# Task description
Below are records; please set down exactly the lines from the first through the one containing "about the axis.".

..........

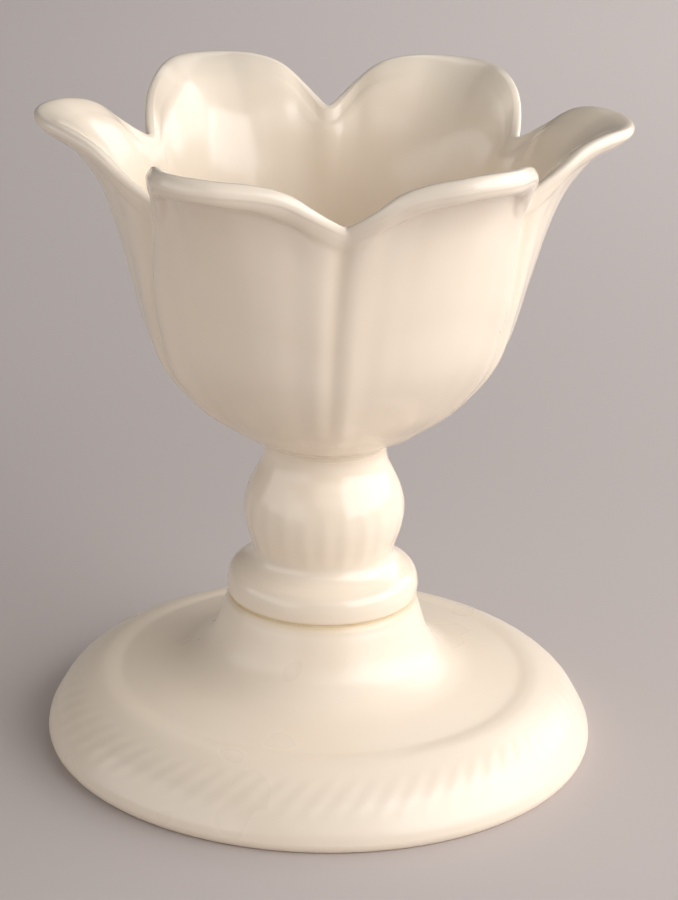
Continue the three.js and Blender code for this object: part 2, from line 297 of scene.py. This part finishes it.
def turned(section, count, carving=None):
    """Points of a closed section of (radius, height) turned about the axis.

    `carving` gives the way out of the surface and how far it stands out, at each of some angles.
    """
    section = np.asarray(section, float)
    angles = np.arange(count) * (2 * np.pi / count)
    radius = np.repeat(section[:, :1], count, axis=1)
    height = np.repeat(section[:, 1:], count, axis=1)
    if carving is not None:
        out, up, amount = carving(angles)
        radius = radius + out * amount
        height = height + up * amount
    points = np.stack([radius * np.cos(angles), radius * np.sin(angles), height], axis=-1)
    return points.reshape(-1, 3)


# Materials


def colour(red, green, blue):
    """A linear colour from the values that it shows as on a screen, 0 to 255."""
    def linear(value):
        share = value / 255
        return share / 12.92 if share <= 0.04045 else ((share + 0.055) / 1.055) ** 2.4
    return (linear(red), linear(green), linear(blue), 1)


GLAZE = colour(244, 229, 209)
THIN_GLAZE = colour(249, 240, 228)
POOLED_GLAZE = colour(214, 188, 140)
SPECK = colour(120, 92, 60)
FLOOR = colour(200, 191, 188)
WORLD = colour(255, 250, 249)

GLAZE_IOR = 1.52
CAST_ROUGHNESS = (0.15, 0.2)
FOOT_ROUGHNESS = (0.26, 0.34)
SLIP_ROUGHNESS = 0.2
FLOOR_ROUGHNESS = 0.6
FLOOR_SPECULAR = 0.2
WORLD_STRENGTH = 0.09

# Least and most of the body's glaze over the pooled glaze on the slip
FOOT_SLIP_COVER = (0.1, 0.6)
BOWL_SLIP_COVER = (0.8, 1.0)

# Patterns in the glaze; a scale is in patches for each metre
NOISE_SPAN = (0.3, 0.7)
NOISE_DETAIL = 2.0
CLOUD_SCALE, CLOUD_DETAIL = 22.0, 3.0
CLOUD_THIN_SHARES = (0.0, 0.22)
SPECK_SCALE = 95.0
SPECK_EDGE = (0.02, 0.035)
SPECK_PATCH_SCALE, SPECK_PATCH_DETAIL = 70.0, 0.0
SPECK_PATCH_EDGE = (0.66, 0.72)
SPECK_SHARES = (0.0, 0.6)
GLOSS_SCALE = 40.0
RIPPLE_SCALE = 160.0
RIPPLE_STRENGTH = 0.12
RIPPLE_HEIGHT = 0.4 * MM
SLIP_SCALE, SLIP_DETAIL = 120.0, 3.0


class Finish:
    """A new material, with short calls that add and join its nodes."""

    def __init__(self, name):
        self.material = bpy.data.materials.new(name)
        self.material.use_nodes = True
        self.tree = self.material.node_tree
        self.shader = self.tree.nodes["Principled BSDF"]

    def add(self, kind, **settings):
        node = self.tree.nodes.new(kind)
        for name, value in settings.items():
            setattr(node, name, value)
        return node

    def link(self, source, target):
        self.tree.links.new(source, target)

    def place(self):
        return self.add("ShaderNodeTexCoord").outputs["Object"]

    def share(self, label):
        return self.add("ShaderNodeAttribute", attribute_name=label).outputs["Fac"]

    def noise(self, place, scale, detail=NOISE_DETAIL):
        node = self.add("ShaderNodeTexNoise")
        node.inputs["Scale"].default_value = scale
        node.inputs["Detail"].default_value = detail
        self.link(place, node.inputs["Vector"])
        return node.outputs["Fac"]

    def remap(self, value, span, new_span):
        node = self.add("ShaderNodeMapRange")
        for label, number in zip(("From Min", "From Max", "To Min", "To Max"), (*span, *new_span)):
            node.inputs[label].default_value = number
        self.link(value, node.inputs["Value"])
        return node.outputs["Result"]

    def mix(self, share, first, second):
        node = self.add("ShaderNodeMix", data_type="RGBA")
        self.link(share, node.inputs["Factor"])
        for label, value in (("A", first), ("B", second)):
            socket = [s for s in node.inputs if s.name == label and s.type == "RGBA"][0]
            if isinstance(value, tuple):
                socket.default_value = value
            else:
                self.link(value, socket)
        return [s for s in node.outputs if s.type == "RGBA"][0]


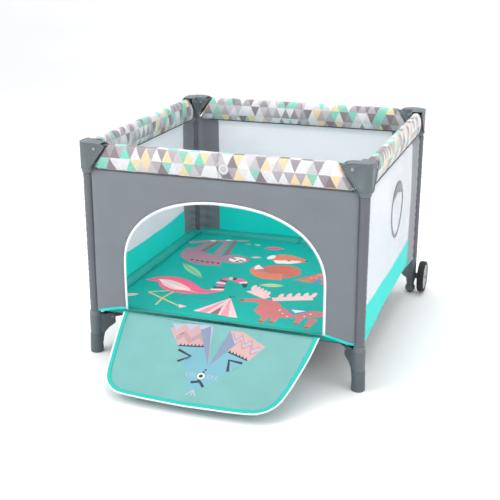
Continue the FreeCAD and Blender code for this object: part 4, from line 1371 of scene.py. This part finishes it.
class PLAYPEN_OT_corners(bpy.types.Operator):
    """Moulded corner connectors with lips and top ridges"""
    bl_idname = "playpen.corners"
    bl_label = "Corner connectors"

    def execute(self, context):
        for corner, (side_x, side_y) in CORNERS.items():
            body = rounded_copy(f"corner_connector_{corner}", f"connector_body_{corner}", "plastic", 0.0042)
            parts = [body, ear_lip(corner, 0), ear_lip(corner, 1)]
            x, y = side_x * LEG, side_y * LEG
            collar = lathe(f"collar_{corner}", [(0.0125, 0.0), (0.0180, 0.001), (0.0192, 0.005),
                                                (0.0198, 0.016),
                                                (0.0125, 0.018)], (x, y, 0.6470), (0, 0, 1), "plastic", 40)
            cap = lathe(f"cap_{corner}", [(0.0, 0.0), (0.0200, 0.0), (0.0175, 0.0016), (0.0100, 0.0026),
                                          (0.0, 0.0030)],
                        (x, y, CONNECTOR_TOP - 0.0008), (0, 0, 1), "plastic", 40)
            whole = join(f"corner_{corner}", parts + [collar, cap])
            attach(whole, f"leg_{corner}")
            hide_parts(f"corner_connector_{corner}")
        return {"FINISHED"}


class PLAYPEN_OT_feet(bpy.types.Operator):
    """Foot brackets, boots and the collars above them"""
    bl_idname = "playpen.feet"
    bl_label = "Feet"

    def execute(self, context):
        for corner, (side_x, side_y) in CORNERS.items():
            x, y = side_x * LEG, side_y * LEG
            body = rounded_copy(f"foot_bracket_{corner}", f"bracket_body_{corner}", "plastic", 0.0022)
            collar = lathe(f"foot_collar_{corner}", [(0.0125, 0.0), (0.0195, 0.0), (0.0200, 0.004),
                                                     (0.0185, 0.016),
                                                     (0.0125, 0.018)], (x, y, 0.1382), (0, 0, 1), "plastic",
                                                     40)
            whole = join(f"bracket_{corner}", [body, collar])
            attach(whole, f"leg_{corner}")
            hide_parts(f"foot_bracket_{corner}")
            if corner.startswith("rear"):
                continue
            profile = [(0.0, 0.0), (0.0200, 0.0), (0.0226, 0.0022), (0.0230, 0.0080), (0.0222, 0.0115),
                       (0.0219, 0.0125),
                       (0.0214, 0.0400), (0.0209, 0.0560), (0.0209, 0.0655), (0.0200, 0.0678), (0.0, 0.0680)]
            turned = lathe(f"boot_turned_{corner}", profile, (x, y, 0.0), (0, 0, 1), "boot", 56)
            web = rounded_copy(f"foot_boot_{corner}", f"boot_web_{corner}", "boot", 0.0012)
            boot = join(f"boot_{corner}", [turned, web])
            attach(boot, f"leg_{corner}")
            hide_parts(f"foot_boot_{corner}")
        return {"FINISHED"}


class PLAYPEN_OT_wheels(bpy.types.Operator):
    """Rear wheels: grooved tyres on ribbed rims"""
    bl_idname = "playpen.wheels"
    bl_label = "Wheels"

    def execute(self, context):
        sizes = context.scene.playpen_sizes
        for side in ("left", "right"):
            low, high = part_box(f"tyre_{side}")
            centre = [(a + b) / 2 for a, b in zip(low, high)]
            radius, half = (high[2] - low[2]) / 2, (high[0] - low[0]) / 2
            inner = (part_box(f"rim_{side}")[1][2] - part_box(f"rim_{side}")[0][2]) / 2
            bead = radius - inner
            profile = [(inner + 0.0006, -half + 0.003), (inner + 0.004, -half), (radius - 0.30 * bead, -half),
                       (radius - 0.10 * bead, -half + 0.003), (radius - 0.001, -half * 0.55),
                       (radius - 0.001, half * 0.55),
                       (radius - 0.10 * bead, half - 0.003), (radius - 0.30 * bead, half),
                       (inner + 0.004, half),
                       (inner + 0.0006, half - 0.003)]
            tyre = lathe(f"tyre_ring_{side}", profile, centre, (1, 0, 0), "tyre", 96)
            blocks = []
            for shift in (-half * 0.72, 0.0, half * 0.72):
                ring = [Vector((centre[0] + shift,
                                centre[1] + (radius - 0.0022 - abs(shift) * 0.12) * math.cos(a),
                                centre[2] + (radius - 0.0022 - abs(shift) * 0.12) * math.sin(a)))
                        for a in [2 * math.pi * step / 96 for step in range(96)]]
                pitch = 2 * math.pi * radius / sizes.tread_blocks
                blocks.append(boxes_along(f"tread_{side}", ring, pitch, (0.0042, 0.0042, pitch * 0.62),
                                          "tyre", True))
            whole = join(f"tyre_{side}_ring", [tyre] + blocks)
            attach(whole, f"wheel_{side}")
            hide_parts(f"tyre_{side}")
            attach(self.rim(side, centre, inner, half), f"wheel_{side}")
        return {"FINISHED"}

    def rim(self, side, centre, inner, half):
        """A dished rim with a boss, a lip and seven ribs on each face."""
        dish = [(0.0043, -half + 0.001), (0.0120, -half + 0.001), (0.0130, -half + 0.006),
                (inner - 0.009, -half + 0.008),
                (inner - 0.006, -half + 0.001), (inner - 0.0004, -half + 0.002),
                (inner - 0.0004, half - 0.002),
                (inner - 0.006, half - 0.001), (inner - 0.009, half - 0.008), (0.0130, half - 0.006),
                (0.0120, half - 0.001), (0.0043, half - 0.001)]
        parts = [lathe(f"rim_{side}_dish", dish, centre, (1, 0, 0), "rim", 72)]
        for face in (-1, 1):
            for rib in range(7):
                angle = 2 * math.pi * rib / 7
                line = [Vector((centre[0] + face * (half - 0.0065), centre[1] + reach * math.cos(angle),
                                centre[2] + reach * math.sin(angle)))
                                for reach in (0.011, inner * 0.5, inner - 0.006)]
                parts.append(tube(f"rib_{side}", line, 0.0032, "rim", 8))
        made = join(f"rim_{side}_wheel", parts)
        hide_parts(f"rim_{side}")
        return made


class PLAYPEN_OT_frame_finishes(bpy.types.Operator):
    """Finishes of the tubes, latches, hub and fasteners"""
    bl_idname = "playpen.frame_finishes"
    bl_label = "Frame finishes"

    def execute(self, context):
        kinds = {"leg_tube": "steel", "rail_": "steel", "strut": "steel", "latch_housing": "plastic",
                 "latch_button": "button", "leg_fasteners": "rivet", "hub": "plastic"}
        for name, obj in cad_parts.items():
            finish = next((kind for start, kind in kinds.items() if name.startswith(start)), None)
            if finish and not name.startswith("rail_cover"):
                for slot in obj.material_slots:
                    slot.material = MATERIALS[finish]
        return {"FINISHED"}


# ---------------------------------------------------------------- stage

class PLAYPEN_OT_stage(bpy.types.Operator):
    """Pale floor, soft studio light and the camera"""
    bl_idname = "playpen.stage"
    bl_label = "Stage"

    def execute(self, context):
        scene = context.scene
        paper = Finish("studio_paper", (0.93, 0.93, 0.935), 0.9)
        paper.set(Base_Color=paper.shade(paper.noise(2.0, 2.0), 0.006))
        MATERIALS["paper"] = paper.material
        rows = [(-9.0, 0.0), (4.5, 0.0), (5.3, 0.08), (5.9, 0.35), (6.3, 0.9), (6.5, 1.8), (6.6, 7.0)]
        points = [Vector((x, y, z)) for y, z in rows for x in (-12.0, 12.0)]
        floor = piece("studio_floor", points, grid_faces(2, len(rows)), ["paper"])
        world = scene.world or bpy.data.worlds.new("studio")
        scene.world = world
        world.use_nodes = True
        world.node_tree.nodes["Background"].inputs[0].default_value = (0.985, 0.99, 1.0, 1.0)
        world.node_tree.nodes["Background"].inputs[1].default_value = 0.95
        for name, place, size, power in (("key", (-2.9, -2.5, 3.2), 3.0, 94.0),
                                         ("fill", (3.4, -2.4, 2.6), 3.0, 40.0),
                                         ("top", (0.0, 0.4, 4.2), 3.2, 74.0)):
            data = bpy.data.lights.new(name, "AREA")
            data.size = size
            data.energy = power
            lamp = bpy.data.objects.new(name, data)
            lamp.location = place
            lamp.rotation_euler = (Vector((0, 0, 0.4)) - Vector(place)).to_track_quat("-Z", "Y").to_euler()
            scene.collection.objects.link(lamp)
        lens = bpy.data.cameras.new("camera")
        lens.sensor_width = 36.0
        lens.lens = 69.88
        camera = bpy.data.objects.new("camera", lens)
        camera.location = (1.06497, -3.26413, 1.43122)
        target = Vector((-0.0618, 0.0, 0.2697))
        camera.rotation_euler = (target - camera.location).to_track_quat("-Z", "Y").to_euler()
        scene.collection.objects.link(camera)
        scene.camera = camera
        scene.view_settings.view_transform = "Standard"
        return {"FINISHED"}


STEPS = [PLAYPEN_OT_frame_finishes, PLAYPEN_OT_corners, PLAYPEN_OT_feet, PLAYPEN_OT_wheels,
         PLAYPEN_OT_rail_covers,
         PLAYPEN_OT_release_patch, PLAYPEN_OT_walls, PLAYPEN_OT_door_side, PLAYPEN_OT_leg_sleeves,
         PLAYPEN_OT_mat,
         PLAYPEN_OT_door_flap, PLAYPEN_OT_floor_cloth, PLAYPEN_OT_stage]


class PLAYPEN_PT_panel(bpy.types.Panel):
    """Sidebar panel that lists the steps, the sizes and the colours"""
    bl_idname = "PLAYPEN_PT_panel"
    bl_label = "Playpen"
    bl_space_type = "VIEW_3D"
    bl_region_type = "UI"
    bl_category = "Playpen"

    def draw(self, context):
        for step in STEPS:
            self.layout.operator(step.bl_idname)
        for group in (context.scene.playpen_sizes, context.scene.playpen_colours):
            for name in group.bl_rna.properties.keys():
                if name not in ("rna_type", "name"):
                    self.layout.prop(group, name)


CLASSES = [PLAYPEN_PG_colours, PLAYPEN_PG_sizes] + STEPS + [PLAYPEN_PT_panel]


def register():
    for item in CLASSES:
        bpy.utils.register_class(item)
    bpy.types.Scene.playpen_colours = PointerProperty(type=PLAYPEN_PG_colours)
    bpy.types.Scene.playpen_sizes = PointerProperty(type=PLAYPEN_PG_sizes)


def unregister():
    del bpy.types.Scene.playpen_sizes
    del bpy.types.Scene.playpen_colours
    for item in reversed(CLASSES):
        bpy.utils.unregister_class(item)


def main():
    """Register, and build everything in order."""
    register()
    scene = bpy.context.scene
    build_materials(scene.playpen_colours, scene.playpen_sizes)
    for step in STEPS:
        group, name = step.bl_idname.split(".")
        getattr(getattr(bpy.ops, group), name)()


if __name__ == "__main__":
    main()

..........

# Result of this task
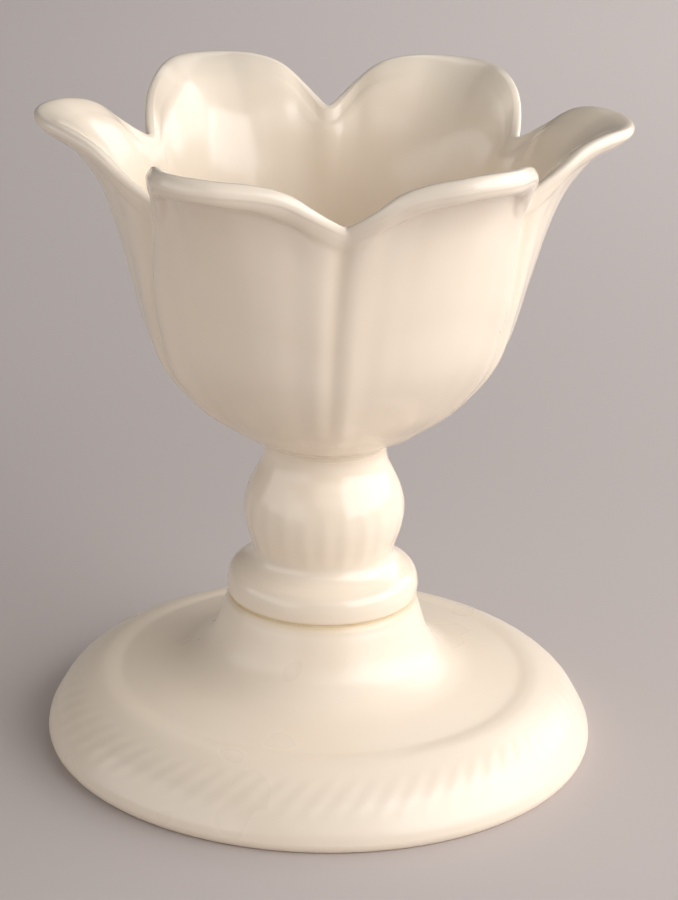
Continue the three.js and Blender code for this object: part 2, from line 297 of scene.py. This part finishes it.
def turned(section, count, carving=None):
    """Points of a closed section of (radius, height) turned about the axis.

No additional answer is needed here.